Really? An entity can change from a clump of tissue cells to a life upon the whim of a woman's feelings for that particular day (and don't we all know that women never change their mind)? So it is entirely reasonable to you that a woman could think of herself as nurturing a blossoming life thru the second trimester, have the name ready & the bassonett in the child's room ready for the vacancy to be filled & should the father decide to be a chump and up & leave and thus the woman suddenly "think" that the fetus therefore became a burden & decided to terminate things (as is her right in many states), it therefore suddenly metamorphasized from life-to-not-life?
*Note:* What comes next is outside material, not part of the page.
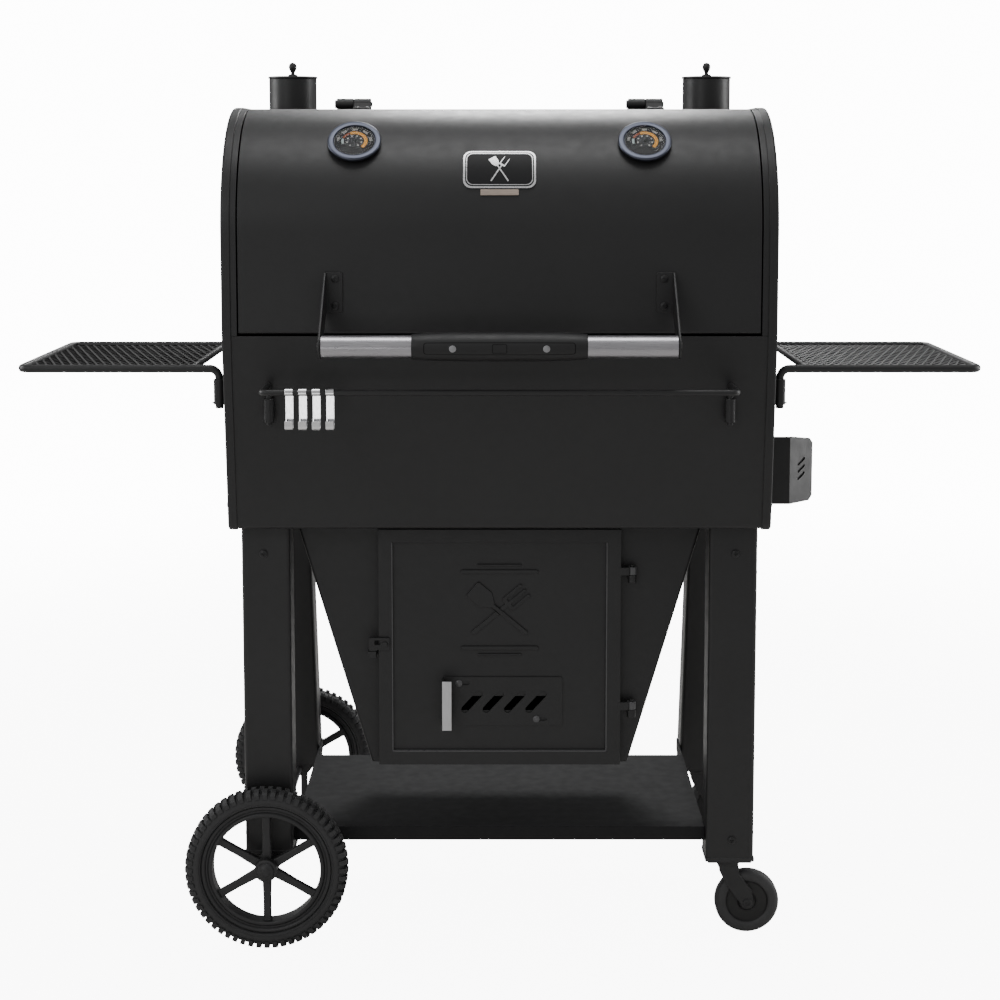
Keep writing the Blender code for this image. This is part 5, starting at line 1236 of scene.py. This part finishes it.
def make_casters():
    """Swivel casters: a pressed fork with its axle bolt, and a wheel of a tyre ring and a core."""
    for word, distance in CASTER_BACK.items():
        y = back(distance)
        fork_high = LEG_LOW_Z["right"] - 0.0003 - 0.003 - 0.0015
        fork_low = fork_high - 0.004
        crown = prism(circle(0.021, (CASTER_X, y), 64), "Z", fork_low, fork_high,
                      [circle(0.0064, (CASTER_X, y), 32)])
        piece(f"{word}_fork_crown", crown, BLACK, f"{word}_swivel", f"{word}_caster_fork", ease=0.0010)
        axle_x, axle_z = CASTER_X + CASTER_TRAIL, CASTER_RADIUS
        inner, thick = 0.0135, 0.0025
        cheeks = []
        for _, side in SIDES:
            outline = [(CASTER_X - 0.0150, fork_high - 0.0020), (CASTER_X - 0.0150, fork_low - 0.010),
                       (CASTER_X - 0.004, 0.0800), (axle_x - 0.0150, axle_z + 0.0050)]
            outline += circle(0.0095, (axle_x, axle_z), 20, math.radians(-165.0), math.radians(185.0))
            outline += [(axle_x + 0.0070, 0.0700), (CASTER_X + 0.0170, 0.0960),
                        (CASTER_X + 0.0150, fork_high - 0.0020)]
            ys = sorted((y + side * inner, y + side * (inner + thick)))
            cheeks.append(prism(outline, "Y", *ys))
        piece(f"{word}_fork_cheeks", merged(*cheeks), BLACK, f"{word}_swivel", ease=0.0008)
        reach = inner + thick
        fasteners = [rod(0.0040, (axle_x, y - reach, axle_z), (axle_x, y + reach, axle_z), 0.0, 32)]
        for _, side in SIDES:
            head = [(0.0, 0.0), (0.0066, 0.0), (0.0066, 0.0012), (0.0056, 0.0020), (0.0034, 0.0020),
                    (0.0026, 0.0008), (0.0, 0.0008)]
            fasteners.append(turned(head, pointing((0, side, 0), (axle_x, y + side * reach, axle_z)), 40))
        piece(f"{word}_fork_bolt", merged(*fasteners), BLACK, f"{word}_swivel")
        turn = pointing((0.0, 1.0, 0.0), (axle_x, y, axle_z))
        r, w = CASTER_RADIUS, 0.012
        tread = [(0.0330, -w + 0.0026), (0.0350, -w + 0.0010), (0.0385, -w), (0.0440, -w + 0.0004),
                 (0.0478, -w + 0.0026), (r, -w + 0.0062)]
        tread += [(q, -h) for q, h in tread[::-1]]
        core = [(0.0044, -0.0118), (0.0115, -0.0118), (0.0125, -0.0106), (0.0150, -0.0070),
                (0.0310, -0.0070), (0.0330, -w + 0.0028)]
        core += [(q, -h) for q, h in core[::-1]]
        piece(f"{word}_caster_tread", turned(tread, turn, 96, ring=True), CASTER_GREY, f"{word}_roller",
              f"{word}_caster_wheel", sharp=45.0)
        core_mesh = turned(core, turn, 96, ring=True)
        piece(f"{word}_caster_core", core_mesh, CASTER_DARK, f"{word}_roller", sharp=40.0)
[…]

The post that I commented on pertained to people having the courage of their convictions - sort of an instance of "calling out" various pro-lifers who are ardent in their belief that any abortion is murder (a belief that I don't share, but that's beside the point). The stance of "well, it may or not be a life, it all depends on what the woman in question thinks" seems to me to be anything but standing by some conviction...rather, it seems to be an abdication of an entire ideology to how any particular pregnant female feels at that moment.

Brother, if we were making laws based on my wife's thoughts/feelings during her pregnancy, we'd have a nation of outlawed men, mandatory midnight feedings and officewear that was entirely made up of sweatpants. :)

Seriously, though, all I'm saying is that decaring that one side adhere to a strict policy that is set forth is one thing.....deciding that your own side adhere's to nothing other whan "well, whatever she says" is basically saying "my feelings on the matter are that of a husband: she says what we're going to do".

Good for a husband who wants to stay off the couch, but not ideal for the reciprocal to "unless they answer my pointed questions, they don't have the courage of their convictions", in my opinion.

That said, you do have some good questions, and ones that show a distinct hypocrisy amongst many factions of the pro-life crowd. Makes me think I should post on the matter. (then again, whose mind is ever changed on the subject of abortion?)